EXERCISE TASK: In the entries below, find the line containing "of the bunch." and the line containing "bpy.data.objects.remove(obj)". Copy those two lines and everything between them exactly, and only that.

** begin **

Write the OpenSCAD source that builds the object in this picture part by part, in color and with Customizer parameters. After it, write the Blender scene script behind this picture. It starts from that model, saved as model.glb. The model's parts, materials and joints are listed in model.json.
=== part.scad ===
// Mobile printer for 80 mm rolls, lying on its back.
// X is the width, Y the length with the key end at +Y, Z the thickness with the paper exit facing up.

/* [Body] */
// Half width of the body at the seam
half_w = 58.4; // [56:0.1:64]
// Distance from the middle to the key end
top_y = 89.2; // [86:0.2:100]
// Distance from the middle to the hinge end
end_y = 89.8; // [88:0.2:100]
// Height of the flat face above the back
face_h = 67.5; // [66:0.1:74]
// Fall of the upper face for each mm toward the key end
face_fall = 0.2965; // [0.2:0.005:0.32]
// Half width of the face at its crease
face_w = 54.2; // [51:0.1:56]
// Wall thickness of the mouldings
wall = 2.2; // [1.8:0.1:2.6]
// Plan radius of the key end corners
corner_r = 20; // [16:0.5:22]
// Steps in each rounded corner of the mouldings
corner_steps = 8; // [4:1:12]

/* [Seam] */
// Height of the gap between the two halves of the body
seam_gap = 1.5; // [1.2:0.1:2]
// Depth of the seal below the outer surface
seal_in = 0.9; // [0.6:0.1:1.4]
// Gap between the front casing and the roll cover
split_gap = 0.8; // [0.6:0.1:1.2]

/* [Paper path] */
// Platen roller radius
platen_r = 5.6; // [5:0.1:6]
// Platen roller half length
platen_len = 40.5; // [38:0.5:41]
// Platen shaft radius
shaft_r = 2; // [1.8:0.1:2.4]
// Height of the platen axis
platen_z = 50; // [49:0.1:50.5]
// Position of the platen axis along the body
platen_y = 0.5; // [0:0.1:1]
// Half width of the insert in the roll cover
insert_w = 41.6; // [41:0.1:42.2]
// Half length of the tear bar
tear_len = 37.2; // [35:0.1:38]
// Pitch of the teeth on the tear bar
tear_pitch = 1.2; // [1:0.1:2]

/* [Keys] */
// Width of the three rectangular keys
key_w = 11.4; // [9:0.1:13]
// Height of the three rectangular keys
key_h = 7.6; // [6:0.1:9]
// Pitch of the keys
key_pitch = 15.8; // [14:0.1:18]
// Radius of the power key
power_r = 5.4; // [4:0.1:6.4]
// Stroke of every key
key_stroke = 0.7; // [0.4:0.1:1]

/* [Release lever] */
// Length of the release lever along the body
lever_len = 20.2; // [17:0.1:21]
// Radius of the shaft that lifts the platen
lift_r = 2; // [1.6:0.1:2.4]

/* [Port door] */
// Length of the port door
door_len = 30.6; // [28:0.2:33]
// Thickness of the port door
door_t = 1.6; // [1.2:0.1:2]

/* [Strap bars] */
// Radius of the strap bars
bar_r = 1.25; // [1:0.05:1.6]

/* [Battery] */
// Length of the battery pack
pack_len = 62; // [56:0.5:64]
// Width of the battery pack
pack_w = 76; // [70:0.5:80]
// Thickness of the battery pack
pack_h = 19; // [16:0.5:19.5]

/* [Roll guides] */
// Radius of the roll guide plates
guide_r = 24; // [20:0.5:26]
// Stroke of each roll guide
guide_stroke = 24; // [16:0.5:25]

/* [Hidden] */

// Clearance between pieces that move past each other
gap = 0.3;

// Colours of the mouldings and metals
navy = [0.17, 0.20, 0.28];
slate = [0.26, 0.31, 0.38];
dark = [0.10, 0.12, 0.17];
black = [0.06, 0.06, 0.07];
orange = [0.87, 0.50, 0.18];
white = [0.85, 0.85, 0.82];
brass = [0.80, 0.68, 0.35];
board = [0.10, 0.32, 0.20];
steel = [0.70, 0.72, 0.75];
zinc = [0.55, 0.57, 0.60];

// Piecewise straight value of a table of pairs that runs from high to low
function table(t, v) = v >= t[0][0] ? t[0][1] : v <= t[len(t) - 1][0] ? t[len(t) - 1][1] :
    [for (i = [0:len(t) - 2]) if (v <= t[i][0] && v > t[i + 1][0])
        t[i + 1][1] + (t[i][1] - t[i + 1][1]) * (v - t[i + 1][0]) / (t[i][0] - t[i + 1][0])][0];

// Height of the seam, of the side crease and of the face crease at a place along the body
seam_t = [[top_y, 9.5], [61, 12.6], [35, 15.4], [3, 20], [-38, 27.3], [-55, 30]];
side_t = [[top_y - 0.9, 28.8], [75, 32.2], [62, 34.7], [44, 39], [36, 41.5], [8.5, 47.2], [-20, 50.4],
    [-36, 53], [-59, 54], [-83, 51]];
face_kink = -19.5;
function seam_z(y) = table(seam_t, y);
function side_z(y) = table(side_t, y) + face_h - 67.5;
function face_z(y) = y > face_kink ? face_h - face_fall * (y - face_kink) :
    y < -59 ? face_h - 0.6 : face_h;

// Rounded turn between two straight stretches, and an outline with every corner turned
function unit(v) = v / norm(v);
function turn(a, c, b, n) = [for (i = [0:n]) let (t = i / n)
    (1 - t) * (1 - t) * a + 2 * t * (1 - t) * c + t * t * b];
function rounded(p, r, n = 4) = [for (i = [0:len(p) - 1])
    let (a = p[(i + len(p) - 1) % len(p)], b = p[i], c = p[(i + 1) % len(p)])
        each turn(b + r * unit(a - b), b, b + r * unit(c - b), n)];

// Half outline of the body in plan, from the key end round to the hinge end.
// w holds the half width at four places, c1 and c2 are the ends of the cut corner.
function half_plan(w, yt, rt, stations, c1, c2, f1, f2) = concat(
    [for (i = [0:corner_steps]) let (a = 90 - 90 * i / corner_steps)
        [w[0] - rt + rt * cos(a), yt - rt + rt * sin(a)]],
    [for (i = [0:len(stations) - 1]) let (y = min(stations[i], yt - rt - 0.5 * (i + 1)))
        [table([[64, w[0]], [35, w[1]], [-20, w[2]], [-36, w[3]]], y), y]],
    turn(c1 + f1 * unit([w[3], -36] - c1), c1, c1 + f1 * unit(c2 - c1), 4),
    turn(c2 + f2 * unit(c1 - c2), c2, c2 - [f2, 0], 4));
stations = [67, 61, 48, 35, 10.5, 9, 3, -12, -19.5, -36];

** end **
** begin **

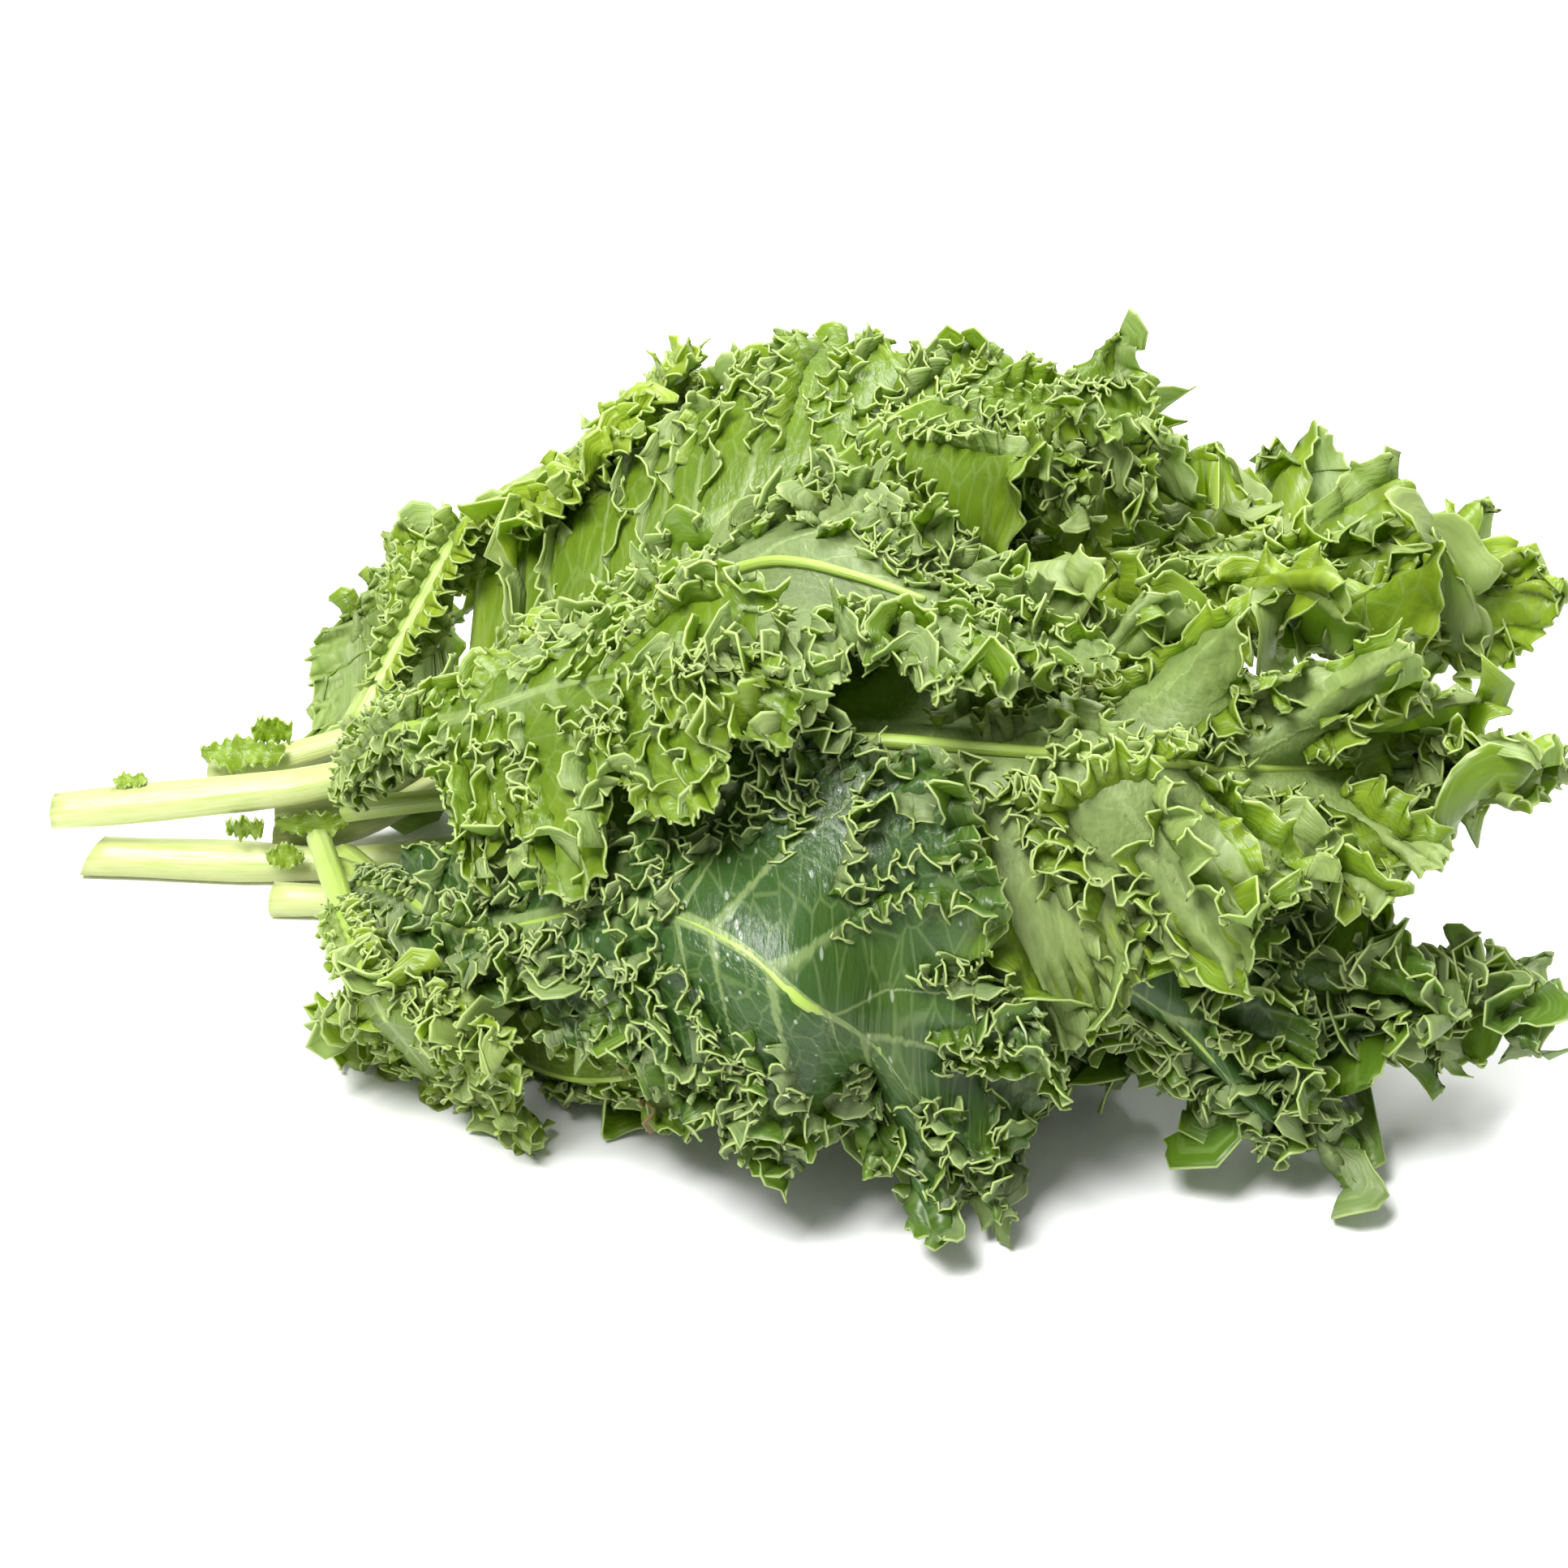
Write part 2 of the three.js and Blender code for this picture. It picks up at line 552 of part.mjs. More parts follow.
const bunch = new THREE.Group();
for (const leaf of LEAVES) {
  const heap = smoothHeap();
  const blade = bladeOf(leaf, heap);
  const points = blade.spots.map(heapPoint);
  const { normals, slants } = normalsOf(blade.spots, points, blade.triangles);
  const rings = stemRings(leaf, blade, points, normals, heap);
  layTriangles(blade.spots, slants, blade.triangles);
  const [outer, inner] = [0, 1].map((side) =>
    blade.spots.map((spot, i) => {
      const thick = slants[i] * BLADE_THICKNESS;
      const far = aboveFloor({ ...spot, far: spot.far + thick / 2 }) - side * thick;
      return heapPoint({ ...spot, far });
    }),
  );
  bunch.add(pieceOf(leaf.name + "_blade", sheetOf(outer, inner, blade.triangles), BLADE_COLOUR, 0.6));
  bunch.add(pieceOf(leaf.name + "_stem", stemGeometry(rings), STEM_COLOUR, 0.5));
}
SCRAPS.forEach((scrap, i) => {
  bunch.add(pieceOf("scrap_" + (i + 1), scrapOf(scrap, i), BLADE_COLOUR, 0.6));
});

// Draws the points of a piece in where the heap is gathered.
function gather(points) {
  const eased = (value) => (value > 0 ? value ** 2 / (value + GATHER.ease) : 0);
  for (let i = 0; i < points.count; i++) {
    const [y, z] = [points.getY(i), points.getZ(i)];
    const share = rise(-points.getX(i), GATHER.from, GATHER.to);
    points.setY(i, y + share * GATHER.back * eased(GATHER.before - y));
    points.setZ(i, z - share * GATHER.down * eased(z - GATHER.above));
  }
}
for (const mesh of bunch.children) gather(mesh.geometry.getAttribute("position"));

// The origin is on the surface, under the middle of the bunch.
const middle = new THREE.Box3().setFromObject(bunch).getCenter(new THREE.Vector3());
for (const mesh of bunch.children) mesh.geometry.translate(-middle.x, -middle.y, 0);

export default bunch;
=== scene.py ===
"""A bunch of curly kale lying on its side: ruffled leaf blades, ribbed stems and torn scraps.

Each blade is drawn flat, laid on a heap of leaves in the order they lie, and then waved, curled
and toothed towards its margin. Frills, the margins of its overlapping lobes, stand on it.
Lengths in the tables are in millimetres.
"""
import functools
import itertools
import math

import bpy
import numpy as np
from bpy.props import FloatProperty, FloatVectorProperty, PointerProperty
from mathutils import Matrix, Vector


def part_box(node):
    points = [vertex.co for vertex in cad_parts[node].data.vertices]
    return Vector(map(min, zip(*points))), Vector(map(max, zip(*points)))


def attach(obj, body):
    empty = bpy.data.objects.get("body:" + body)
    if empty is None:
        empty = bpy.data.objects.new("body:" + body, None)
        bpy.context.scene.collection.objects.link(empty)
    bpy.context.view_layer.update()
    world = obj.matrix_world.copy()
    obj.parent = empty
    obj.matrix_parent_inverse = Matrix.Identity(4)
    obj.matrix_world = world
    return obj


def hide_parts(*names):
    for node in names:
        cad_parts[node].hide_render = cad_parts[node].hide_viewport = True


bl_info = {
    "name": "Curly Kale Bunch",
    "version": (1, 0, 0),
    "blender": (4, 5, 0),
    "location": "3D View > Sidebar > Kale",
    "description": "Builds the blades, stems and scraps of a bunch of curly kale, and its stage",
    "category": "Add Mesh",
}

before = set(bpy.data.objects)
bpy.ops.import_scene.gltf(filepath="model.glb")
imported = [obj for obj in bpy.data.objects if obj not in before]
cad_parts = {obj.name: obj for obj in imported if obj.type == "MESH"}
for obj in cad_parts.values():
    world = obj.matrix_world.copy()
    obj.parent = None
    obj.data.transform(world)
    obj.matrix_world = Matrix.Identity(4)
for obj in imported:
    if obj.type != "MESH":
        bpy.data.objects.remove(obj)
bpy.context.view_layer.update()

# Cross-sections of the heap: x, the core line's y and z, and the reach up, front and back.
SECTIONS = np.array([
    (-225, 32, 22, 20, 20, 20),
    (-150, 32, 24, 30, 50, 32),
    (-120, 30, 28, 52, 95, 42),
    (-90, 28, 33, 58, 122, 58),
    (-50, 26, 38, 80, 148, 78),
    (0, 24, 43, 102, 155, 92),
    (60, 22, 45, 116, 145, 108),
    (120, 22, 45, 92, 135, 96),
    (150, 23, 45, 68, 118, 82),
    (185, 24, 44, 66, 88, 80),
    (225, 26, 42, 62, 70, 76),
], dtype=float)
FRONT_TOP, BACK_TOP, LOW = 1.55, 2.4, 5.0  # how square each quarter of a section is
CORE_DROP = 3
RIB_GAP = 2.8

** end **

FINAL ANSWER:
// The origin is on the surface, under the middle of the bunch.
const middle = new THREE.Box3().setFromObject(bunch).getCenter(new THREE.Vector3());
for (const mesh of bunch.children) mesh.geometry.translate(-middle.x, -middle.y, 0);

export default bunch;
=== scene.py ===
"""A bunch of curly kale lying on its side: ruffled leaf blades, ribbed stems and torn scraps.

Each blade is drawn flat, laid on a heap of leaves in the order they lie, and then waved, curled
and toothed towards its margin. Frills, the margins of its overlapping lobes, stand on it.
Lengths in the tables are in millimetres.
"""
import functools
import itertools
import math

import bpy
import numpy as np
from bpy.props import FloatProperty, FloatVectorProperty, PointerProperty
from mathutils import Matrix, Vector


def part_box(node):
    points = [vertex.co for vertex in cad_parts[node].data.vertices]
    return Vector(map(min, zip(*points))), Vector(map(max, zip(*points)))


def attach(obj, body):
    empty = bpy.data.objects.get("body:" + body)
    if empty is None:
        empty = bpy.data.objects.new("body:" + body, None)
        bpy.context.scene.collection.objects.link(empty)
    bpy.context.view_layer.update()
    world = obj.matrix_world.copy()
    obj.parent = empty
    obj.matrix_parent_inverse = Matrix.Identity(4)
    obj.matrix_world = world
    return obj


def hide_parts(*names):
    for node in names:
        cad_parts[node].hide_render = cad_parts[node].hide_viewport = True


bl_info = {
    "name": "Curly Kale Bunch",
    "version": (1, 0, 0),
    "blender": (4, 5, 0),
    "location": "3D View > Sidebar > Kale",
    "description": "Builds the blades, stems and scraps of a bunch of curly kale, and its stage",
    "category": "Add Mesh",
}

before = set(bpy.data.objects)
bpy.ops.import_scene.gltf(filepath="model.glb")
imported = [obj for obj in bpy.data.objects if obj not in before]
cad_parts = {obj.name: obj for obj in imported if obj.type == "MESH"}
for obj in cad_parts.values():
    world = obj.matrix_world.copy()
    obj.parent = None
    obj.data.transform(world)
    obj.matrix_world = Matrix.Identity(4)
for obj in imported:
    if obj.type != "MESH":
        bpy.data.objects.remove(obj)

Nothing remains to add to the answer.